Elections officials in the state are expecting turnout of at least 80 percent, driven in large part by interest in the contentious presidential race.

But voters also have a full slate of statewide and local races to consider, along with initiatives related to increasing the statewide minimum wage, campaign finance reform and a carbon tax.

Of the nine statewide offices on the ballot, five have open seats: lieutenant governor, auditor, lands commissioner, treasurer and superintendent of public instruction.

Among the remaining seats with incumbents, voters will decide between Democratic Gov. Jay Inslee, who is seeking a second term, and his Republican challenger Bill Bryant, a former Port of Seattle commissioner. The race between Republican Secretary of State Kim Wyman and her Democratic challenger, Tina Podlodowski, is among the most competitive of the statewide races.

In the race for state treasurer, two Republicans face off on the general ballot, the first time two candidates from the same party — Michael Waite and Duane Davidson — will compete in a statewide race since Washington launched the top-two primary system in 2008.

All 98 seats in the state House are up for election Nov. 8, and voters will decide 26 of the state Senate’s 49 seats. A handful of those seats could shift control of the chambers. In the Senate, Republicans — along with a Democrat who caucuses with them — hold a 26-23 advantage. In the House, Democrats have a 50-48 advantage.

Voters also will choose between incumbent Democratic Sen. Patty Murray and her Republican challenger, Chris Vance. All 10 of the state’s U.S. House seats are up for election, including Seattle’s 7th District battle between two Democrats, state Sen. Pramila Jayapal and state Rep. Brady Walkinshaw.

Three of the state Supreme Court’s nine justices also face re-election challenges. Chief Justice Barbara Madsen is running against Kittitas County Prosecutor Greg Zempel, Justice Charlie Wiggins is up against Federal Way Municipal Judge Dave Larson, and Justice Mary Yu faces Gonzaga law professor David DeWolf.

There also are six initiatives on the ballot, including a measure that would raise the hourly minimum wage by roughly $4 over three years, to $13.50. Another initiative asks voters whether the state should impose the nation’s first direct carbon tax on the burning of fossil fuels such as coal and gasoline.

As of Friday, about 1.7 million of the more than 4.2 million ballots sent had been returned by mail or drop box.
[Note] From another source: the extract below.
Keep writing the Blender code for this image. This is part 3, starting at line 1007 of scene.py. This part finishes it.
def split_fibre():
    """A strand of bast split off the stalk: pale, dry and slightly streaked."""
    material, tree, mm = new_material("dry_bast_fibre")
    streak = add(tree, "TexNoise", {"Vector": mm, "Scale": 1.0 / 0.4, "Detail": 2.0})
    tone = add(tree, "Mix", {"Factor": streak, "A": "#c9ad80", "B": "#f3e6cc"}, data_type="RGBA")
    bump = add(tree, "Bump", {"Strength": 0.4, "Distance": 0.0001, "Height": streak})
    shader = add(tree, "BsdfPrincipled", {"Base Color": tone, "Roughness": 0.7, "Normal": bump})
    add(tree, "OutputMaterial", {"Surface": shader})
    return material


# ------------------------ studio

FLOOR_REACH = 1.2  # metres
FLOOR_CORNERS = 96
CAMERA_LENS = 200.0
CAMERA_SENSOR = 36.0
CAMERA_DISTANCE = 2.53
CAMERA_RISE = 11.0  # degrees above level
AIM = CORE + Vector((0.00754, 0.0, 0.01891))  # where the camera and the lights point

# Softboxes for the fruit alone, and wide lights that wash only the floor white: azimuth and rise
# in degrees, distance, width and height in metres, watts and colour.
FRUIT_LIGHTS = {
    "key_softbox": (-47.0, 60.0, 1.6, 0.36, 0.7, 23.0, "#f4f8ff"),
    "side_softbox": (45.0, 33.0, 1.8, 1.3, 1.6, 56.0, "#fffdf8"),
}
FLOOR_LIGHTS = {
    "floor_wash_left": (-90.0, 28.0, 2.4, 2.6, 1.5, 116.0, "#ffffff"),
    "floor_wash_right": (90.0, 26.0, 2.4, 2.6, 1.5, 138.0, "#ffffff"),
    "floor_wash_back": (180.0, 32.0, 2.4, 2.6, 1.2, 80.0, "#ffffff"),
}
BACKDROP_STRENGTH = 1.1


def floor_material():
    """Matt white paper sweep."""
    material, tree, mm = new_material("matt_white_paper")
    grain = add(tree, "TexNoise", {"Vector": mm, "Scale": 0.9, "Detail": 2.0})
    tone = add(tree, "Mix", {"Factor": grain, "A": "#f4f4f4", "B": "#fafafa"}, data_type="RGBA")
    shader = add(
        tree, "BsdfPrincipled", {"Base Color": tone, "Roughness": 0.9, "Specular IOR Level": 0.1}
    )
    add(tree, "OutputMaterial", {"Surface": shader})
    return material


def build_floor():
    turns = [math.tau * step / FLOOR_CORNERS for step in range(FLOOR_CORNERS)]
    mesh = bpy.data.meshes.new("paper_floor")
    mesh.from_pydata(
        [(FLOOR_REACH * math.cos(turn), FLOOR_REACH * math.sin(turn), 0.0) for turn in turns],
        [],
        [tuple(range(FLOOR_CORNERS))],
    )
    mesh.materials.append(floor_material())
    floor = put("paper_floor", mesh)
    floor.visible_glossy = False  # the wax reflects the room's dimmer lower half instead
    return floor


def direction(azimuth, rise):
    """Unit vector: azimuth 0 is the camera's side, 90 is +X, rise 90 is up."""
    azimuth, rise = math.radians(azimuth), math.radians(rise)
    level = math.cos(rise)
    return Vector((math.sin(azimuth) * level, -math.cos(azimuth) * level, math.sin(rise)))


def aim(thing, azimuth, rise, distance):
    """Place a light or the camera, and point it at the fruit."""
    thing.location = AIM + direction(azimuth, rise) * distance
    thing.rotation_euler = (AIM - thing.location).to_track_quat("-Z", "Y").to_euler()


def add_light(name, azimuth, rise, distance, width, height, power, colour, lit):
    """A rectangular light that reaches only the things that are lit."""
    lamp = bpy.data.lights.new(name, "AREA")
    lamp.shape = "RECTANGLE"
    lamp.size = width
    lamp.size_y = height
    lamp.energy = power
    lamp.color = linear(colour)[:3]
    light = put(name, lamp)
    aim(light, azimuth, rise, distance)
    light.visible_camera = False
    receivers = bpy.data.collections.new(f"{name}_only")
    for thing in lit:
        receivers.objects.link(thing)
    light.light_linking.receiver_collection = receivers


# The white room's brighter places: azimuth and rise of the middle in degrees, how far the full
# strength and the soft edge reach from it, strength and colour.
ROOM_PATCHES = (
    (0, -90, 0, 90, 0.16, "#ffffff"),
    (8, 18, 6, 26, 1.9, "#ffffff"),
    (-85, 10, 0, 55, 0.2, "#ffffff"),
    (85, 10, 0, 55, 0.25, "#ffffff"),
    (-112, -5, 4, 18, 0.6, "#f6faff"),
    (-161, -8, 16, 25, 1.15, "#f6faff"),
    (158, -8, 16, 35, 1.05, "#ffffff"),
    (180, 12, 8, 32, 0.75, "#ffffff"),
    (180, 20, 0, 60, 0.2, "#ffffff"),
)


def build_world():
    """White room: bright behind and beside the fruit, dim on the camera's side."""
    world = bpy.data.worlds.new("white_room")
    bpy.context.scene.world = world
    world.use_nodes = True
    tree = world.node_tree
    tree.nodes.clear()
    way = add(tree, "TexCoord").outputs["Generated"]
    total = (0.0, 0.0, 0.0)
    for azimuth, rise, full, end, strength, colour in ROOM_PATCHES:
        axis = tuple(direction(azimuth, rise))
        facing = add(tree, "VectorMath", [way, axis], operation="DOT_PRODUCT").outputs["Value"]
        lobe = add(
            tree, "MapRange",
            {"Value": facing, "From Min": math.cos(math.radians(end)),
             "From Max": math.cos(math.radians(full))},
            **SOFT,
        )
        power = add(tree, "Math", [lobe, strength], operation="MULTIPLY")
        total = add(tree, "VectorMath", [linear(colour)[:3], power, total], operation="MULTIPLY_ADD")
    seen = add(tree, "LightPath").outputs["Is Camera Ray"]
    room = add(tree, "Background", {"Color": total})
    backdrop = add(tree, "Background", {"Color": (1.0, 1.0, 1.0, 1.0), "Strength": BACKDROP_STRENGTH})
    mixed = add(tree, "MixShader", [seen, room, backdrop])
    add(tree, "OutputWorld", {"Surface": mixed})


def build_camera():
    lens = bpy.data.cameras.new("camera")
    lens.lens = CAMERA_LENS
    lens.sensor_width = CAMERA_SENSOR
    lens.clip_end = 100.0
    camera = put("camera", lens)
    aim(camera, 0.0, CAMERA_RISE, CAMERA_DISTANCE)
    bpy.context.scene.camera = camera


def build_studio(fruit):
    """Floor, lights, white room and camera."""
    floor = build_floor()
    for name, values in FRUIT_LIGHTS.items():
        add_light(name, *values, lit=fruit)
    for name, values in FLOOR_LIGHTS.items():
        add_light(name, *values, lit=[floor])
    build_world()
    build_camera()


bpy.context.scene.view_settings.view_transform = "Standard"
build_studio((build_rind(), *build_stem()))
Record turnout for the state was during the 2008 election, when 84.6 percent of voters participated. In 2012, turnout was 81.3 percent.

The early returns indicate that after a long and turbulent election season, voters were ready to get their votes in “and for the elections to be over,” said David Ammons, spokesman for the secretary of state’s office.

Generally, between 50 and 60 percent of the overall vote is counted and reported on election night. That number could be closer to 60 percent if more ballots are on hand and processed before polls close at 8 p.m., Ammons said.

King County, the state’s largest, has already announced it plans to do two updates posting incoming results after polls close: at 8:15 p.m. and again at 1:30 a.m.  “I’m sure people have that goal of knowing more on election night,” Ammons said.